Por Miguel Santos
Deputado Municipal do PAN em Lisboa
Luanda, 25 de abril 1974, contava nessa altura 16 anos de vida. Se bem que a narrativa (como agora se diz) da nação portuguesa pluricontinental fosse para mim atraente, já há muito me tinha apercebido tratar-se de uma fábula, nem sequer piedosa, sobretudo para quem a difundia. Tiveram oportunidade de tornar a fábula real quando a nossa capital esteve no Rio de Janeiro, ou quando Norton de Matos sugeriu que a mudassem para Luanda, mas nada aconteceu.
Encontramo-nos assim em 1974, com uma bela fábula destruída e com vários pedaços desgarrados da nossa aventura colonial. Aprendi desde esses idos aos dias de hoje que nem tudo foi mau: disseminamos cultura, a língua e uma forma de viver em que nos reconhecemos e que nos irmana. Pertencemos a um Império que podia ter sido mais do que apenas matéria e vaidade. Aqui chegados, contemplemos então qual o tema atual de discussão, os brasões do Jardim do Império.
Os feitos realizados pelos nossos heróis do passado, e que foram imortalizados na monumentalidade dos Mosteiros da Batalha e dos Jerónimos, ou da própria existência de um conjunto de países designados como Lusófonos, farão para sempre parte da nossa história, do nosso património construído e do nosso imaginário coletivo.
Se querem realmente celebrar um império que falhou na sua missão principal e mais ambiciosa e continuar a chamar-lhe Jardim do Império, então temo que esse Império possa estar bem representado por esses brasões da técnica do mosaico-cultura floral, tão ao gosto de um tempo passado.
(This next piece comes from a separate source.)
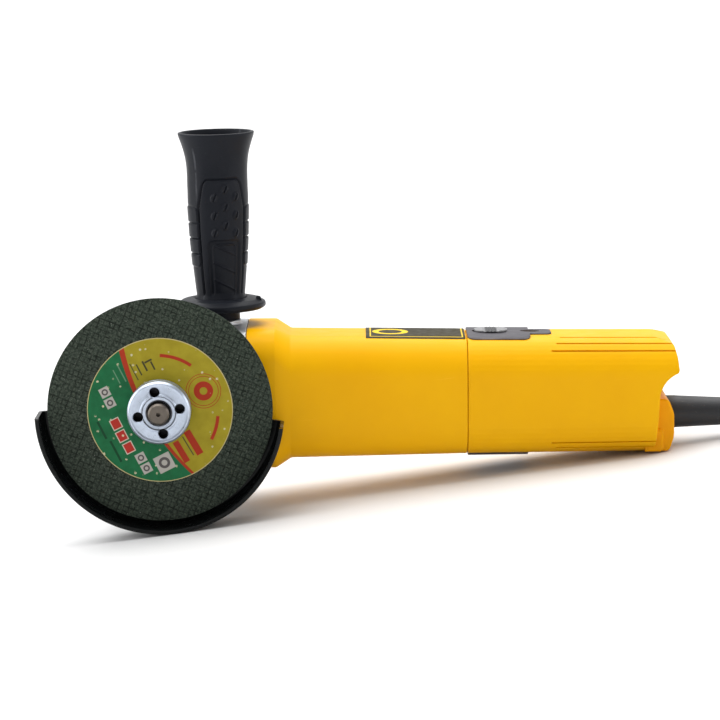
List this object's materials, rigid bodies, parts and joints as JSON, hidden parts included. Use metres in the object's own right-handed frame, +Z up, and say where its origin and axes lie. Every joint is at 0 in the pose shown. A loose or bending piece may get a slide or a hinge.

No entanto, tal como a arte efémera que representam, em nada irão contribuir para aquilo que as nossas andanças pelo mundo de melhor nos deixaram: a arte e a língua que nos irmanam e que hoje é conhecida como Lusofonia, e que vai da Galiza a Timor.
Em 2017, na sequência duma petição sobre este tema, o PAN propôs na Assembleia Municipal de Lisboa que o Jardim do Império fosse renomeado como Jardim da Lusofonia e fosse objeto de um projeto de remodelação com base numa ‘atualização’ cultural, que fizesse o jardim ultrapassar o tempo colonial e o projetasse nos valores do 10 de Junho, como um organismo vivo da cultura lusófona, com homenagem aos maiores da nossa cultura, imortalizados em estatuária e num festival cultural anual, projetando definitivamente o antigo Jardim do Império na aventura do futuro, nomeadamente a fraternidade linguística entre os povos irmãos da Lusofonia, do galaico-português até aos povos dos dias de hoje.
Poderá ser feita uma evocação no domínio da estatuária das figuras históricas maiores que tiveram e têm manifesto relevo na difusão da Lusofonia, podendo ser colocadas em lugares de relevo na praça, como sejam, por exemplo, o rei Dom Dinis, Luís de Camões, Padre António Vieira, Fernando Pessoa, Rosália de Castro, Agostinho da Silva, bem como poetas dos vários países Lusófonos, a realizar de forma concertada com esses países.
Tendo ainda esta semana Fernando Medina mostrado abertura para repensar conceptualmente a praça, parece-nos adequado fazer um debate profundo e participado onde todas estas ideias sejam discutidas e possam ser incorporadas num novo caderno de encargos para uma nova praça. Concluindo, podemos optar apostar numa solução de celebração do passado ou, pelo contrário, gizar uma nova solução para o futuro.